Joined: Sun Jan 04, 2009 9:33 pm
Location: Old Northwest (Michigan)
I discovered this post by Drew Gruber of the Authentic Campaigner.
Randolf Mess-USSSWVU New Tour
April 28, 2009 · Civil War buffs can soon learn more about the 1862 Battle of Shepherdstown thanks to efforts by West Virginia University public history graduate students.
Their class project for this semester is to create a podcast tour of the battlefield, and to complete an application to list the battlefield on the National Register of Historic Places.
On a recent Thursday Ed Dunleavy, Shepherdstown Battlefield Preservation Association president, drilled a deep hole in soft soil moistened by several days of rain. Dunleavy then worked with three WVU graduate students to level and secure a numbered wooden post in the hole.
After they secured this post, the group moved downhill to install another post with another number. The numbers correspond with a podcast about the battle.
“This is stop number three, I believe,” student Ashley Whitehead said. “So this is describing the advance up toward the top of the bluffs for the 118th Pennsylvania.”
Whitehead went on to describe how men from the 118th climbed the steep and formidable landscape, not knowing what was going on above this ridge above them. Whitehead said the soldiers knew there was fighting but they were a green regiment and they didn’t know what they were going to find.
The battle at Shepherdstown took place along the banks of the Potomac River in September 1862 as Confederate forces retreated from the battle of Antietam in nearby Sharpsburg, Maryland.
This was the first time Pennsylvania’s 118th, known as the Corn Exchange Regiment, saw combat. Soldiers in the 118th were issued faulty rifles, and failed to hear the order to retreat.
Student Joe Obidzinski said about 40 percent of the regiment was killed or injured during this battle.
“As they fall back through the ravine they’re trying to get out of the cliffs and down the ravines. They’re trying to get back towards the river,” Obidzinski said. “And they end up falling back towards the cement mill. And its there that amidst the archways and the bricks they’re able to take some shelter from the Confederates who have moved up on top of the bluffs and are firing down on them.”
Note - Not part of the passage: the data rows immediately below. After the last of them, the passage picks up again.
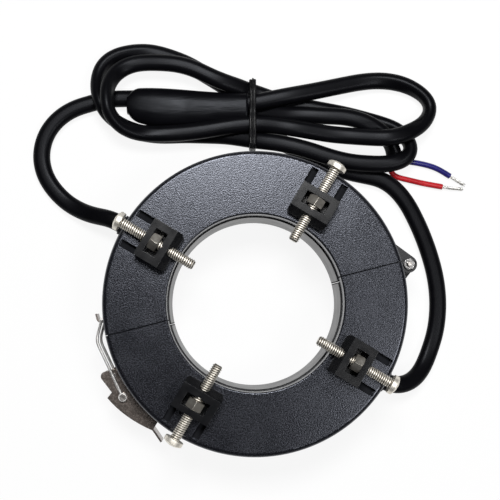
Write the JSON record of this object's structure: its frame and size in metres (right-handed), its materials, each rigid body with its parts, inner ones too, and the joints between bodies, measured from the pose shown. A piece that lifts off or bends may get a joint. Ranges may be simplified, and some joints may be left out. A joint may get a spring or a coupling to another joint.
{
  "type": "split-core current transformer",
  "caption": "Round split-core current transformer: two hinged black half rings with a toggle latch, clamp screws round the window and a tied output cable.",
  "frame": {"origin": "centre of the window in the plane of the base", "axes": "+Z along the window's axis, out of the face that carries the clamps; +X towards the hinge; +Y towards the half that carries the latch's keeper; the halves part along Y = 0"},
  "size_m": [0.2146, 0.221, 0.0552],
  "materials": {
    "housing_tub": "fine spark-eroded grain on the outside, smooth bore",
    "housing_cover": "coarse spark-eroded grain",
    "core_steel": "wound silicon steel strip, ground cut faces",
    "winding_tape": "polyester film tape over enamelled copper wire",
    "hinge_hardware": "nickel plated",
    "latch_sheet": "stamped stainless sheet",
    "latch_rivets": "stainless",
    "bail_wire": "polished stainless wire",
    "clamp_plastic": "satin moulded",
    "screw_steel": "nickel plated, machine thread",
    "nut_steel": "nickel plated",
    "grommet_rubber": "matte",
    "cable_jacket": "smooth PVC, soft shine",
    "sleeve_film": "heat-shrink, satin",
    "tie_plastic": "satin",
    "red_insulation": "smooth PVC",
    "blue_insulation": "smooth PVC",
    "tinned_copper": "twisted tinned strands"
  },
  "bodies": {
    "upper_half": {"upper_case": "housing_tub", "upper_cover": "housing_cover", "upper_core": "core_steel", "upper_winding": "winding_tape", "hinge_bolt": "hinge_hardware", "hinge_nut": "hinge_hardware", "latch_keeper": "latch_sheet", "keeper_rivets": "latch_rivets", "clamp_block_1": "clamp_plastic", "clamp_block_2": "clamp_plastic", "clamp_nut_1": "nut_steel", "clamp_nut_2": "nut_steel", "upper_grommet": "grommet_rubber", "upper_lead": "cable_jacket", "lower_lead": "cable_jacket", "splice_sleeve": "sleeve_film", "output_cable": "cable_jacket", "cable_tie": "tie_plastic", "red_core": "red_insulation", "blue_core": "blue_insulation", "red_conductor": "tinned_copper", "blue_conductor": "tinned_copper"},
    "lower_half": {"lower_case": "housing_tub", "lower_cover": "housing_cover", "lower_core": "core_steel", "lower_winding": "winding_tape", "latch_base": "latch_sheet", "base_rivets": "latch_rivets", "latch_pivot_pin": "latch_rivets", "clamp_block_3": "clamp_plastic", "clamp_block_4": "clamp_plastic", "clamp_nut_3": "nut_steel", "clamp_nut_4": "nut_steel", "lower_grommet": "grommet_rubber"},
    "latch_lever": {"latch_lever": "latch_sheet", "bail_pin": "latch_rivets"},
    "latch_bail": {"latch_bail": "bail_wire"},
    "clamp_screw_1": {"clamp_screw_1": "screw_steel"},
    "clamp_screw_2": {"clamp_screw_2": "screw_steel"},
    "clamp_screw_3": {"clamp_screw_3": "screw_steel"},
    "clamp_screw_4": {"clamp_screw_4": "screw_steel"}
  },
  "joints": [
    {"name": "housing_hinge", "type": "hinge", "parent": "upper_half", "child": "lower_half", "pos_m": [0.078, 0, 0.0195], "axis": [0, 0, 1], "range_deg": [0, 95], "deforming": ["lower_lead"]},
    {"name": "latch_lever_pivot", "type": "hinge", "parent": "lower_half", "child": "latch_lever", "pos_m": [-0.07589, -0.0175, 0.02], "axis": [0, 0, -1], "range_deg": [0, 95]},
    {"name": "bail_pivot", "type": "hinge", "parent": "latch_lever", "child": "latch_bail", "pos_m": [-0.07402, -0.0288, 0.02], "axis": [0, 0, -1], "range_deg": [-74, 0]},
    {"name": "clamp_screw_1_travel", "type": "slide", "parent": "upper_half", "child": "clamp_screw_1", "axis": [-0.7071, -0.7071, 0], "range_m": [-0.012, 0.0125]},
    {"name": "clamp_screw_2_travel", "type": "slide", "parent": "upper_half", "child": "clamp_screw_2", "axis": [0.7071, -0.7071, 0], "range_m": [-0.012, 0.0125]},
    {"name": "clamp_screw_3_travel", "type": "slide", "parent": "lower_half", "child": "clamp_screw_3", "axis": [0.7071, 0.7071, 0], "range_m": [-0.012, 0.0125]},
    {"name": "clamp_screw_4_travel", "type": "slide", "parent": "lower_half", "child": "clamp_screw_4", "axis": [-0.7071, 0.7071, 0], "range_m": [-0.012, 0.0125]}
  ],
  "couplings": [
    {"joint": "bail_pivot", "follows": "latch_lever_pivot", "ratio": -0.769}
  ]
}
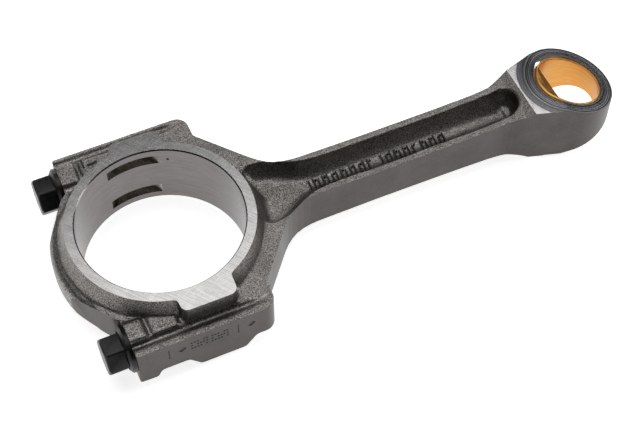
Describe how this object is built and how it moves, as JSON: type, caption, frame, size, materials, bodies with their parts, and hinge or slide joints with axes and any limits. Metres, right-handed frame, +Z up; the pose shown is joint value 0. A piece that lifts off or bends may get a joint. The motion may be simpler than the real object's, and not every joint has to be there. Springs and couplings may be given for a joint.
{
  "type": "connecting rod",
  "caption": "Forged steel connecting rod with an I-section shank, a bushed pin eye and a split crank end whose cap is held by two flange bolts.",
  "frame": {"origin": "middle of the underside: centred on the length and the width, on the plane of the lower crank thrust face", "axes": "+X along the rod from the crank end to the piston-pin end, +Z up along the two bore axes, Y across the rod"},
  "size_m": [0.209, 0.0846, 0.0269],
  "materials": {
    "forged_steel": "shot-blasted forged skin, with milled faces and bored bores",
    "bolt_steel": "black phosphate",
    "bronze": "bored bearing bronze"
  },
  "bodies": {
    "rod": {"rod_forging": "forged_steel", "small_end_bush": "bronze"},
    "cap": {"bearing_cap": "forged_steel"},
    "bolt_right": {"cap_bolt_right": "bolt_steel"},
    "bolt_left": {"cap_bolt_left": "bolt_steel"}
  },
  "joints": [
    {"name": "cap_slide", "type": "slide", "parent": "rod", "child": "cap", "axis": [-1, 0, 0], "range_m": [0, 0.024]},
    {"name": "bolt_right_turn", "type": "hinge", "parent": "cap", "child": "bolt_right", "pos_m": [-0.09133, -0.0342, 0.01345], "axis": [-1, 0, 0], "range_deg": [0, 8640]},
    {"name": "bolt_left_turn", "type": "hinge", "parent": "cap", "child": "bolt_left", "pos_m": [-0.09133, 0.0342, 0.01345], "axis": [-1, 0, 0], "range_deg": [0, 8640]}
  ],
  "couplings": [
    {"joint": "bolt_right_turn", "follows": "cap_slide", "rad_per_m": 6283.2},
    {"joint": "bolt_left_turn", "follows": "cap_slide", "rad_per_m": 6283.2}
  ]
}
Student Jake Struhelka has been working on the national register nomination. He said it’s been a challenge to write a narrative that balances what happened here from a military and human standpoint with the battle’s national significance.
“The battle at Shepherdstown was the last action in the eastern theater of the American Civil War that took place before President Abraham Lincoln signed the preliminary emancipation proclamation on September 22 1862,” Struhelka said.
Struhelka said an argument could be made that by preventing General Robert E. Lee’s army from continuing its fight in Maryland allowed President Lincoln to issue the emancipation proclamation
Peter Carmichael, WVU Eberly Professor of Civil War Studies, said this is an ideal project for his public history students to pursue.
“It brings together so many issues,” Carmichael said. “It brings together the preservation issue. It brings together the issue of how do you interpret an historic sight. It brings to the forefront heritage tourism.”
Whitehead, Struhelka and Obidzinski all agree that this project puts a practical twist on their academic pursuits.
“Having the experience both with working with the national register nomination team and working on the podcast has really enabled us, those of us who want to pursue a career in public history, to learn more about what it takes to do effective interpretation, to engage an audience, to get the attention of the federal government or of preservationist groups,” Whitehead said.
“It’s demonstrating to me the importance of partnering academic institutions with organizations in this state that have an interest in historic preservation,” Struhelka said.
“It’s the opportunity to preserve an area that is both significant to our national heritage but most importantly has a story that has not been told to the general public at least on a very broad sense,” Obidzinski said.
The Shepherdstown Battlefield Preservation Association has a conservation easement on this portion of the battlefield.
Dunleavy said having the map, podcast and markers created by the students represents a major step toward the organization’s goal of attracting visitors.
“I think this will help to draw more people,” Dunleavy said.
Dunleavy points out that about 200,000 visitors come to nearby Antietam National Battlefield every year and he hopes to draw some of them to Shepherdstown.
The podcast will be finished by mid May.